All data is from http://yann.lecun.com/exdb/mnist/.
There are 70,000 examples in total in the datasets:
- 60,000 training examples in
mnist_handwritten_train.json
- 10,000 test examples in
mnist_handwritten_test.json
The data is in a JSON format. Each JSON file contains an array of objects, where each object has two fields:
image
: a 784-element array of numbers [0,255], representing pixel values for each 28x28 handwritten image.0
means background (white) and255
means foreground (black).label
: the label for this character
There are two JSON files; one is training data and the other is test data.

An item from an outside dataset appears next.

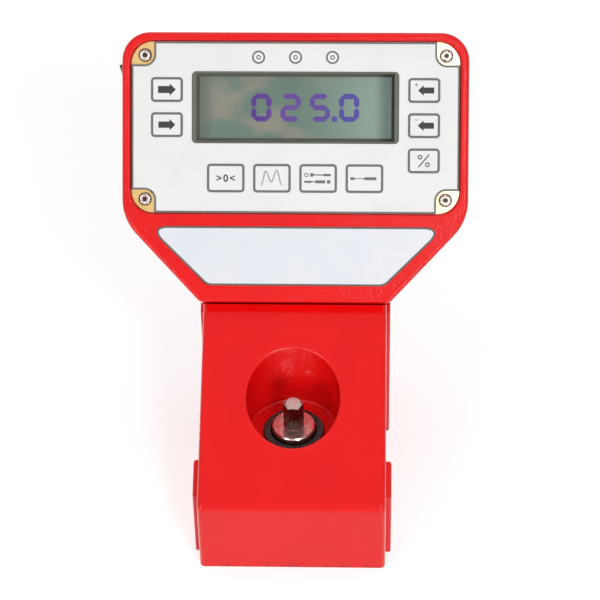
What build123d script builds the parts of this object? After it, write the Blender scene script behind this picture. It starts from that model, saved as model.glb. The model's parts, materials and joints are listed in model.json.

These two sets were provided from the original MNIST dataset.
2.8M mnist_handwritten_test.json.gz
17M mnist_handwritten_train.json.gz
I strongly suggest you download the gzipped files, as the non-gzipped files are very large
To download the files, something like this should work:
curl -LO https://github.com/lorenmh/mnist_handwritten_json/raw/master/mnist_handwritten_test.json.gz
curl -LO https://github.com/lorenmh/mnist_handwritten_json/raw/master/mnist_handwritten_train.json.gz
To decompress:
gunzip *.gz
If you clone you will need git-lfs.
You'll need the process.sh
and convert_to_json.py
files in some directory. The process.sh
script will create a directory data/
in the same directory as the script, and will call convert_to_json.py
to convert the data from the IDX format to JSON.
I just removed the non-gzipped JSON files as Github has been notifying me that I am going over my data limits, my guess is it's the 420MB uncompressed JSON file I had in here :)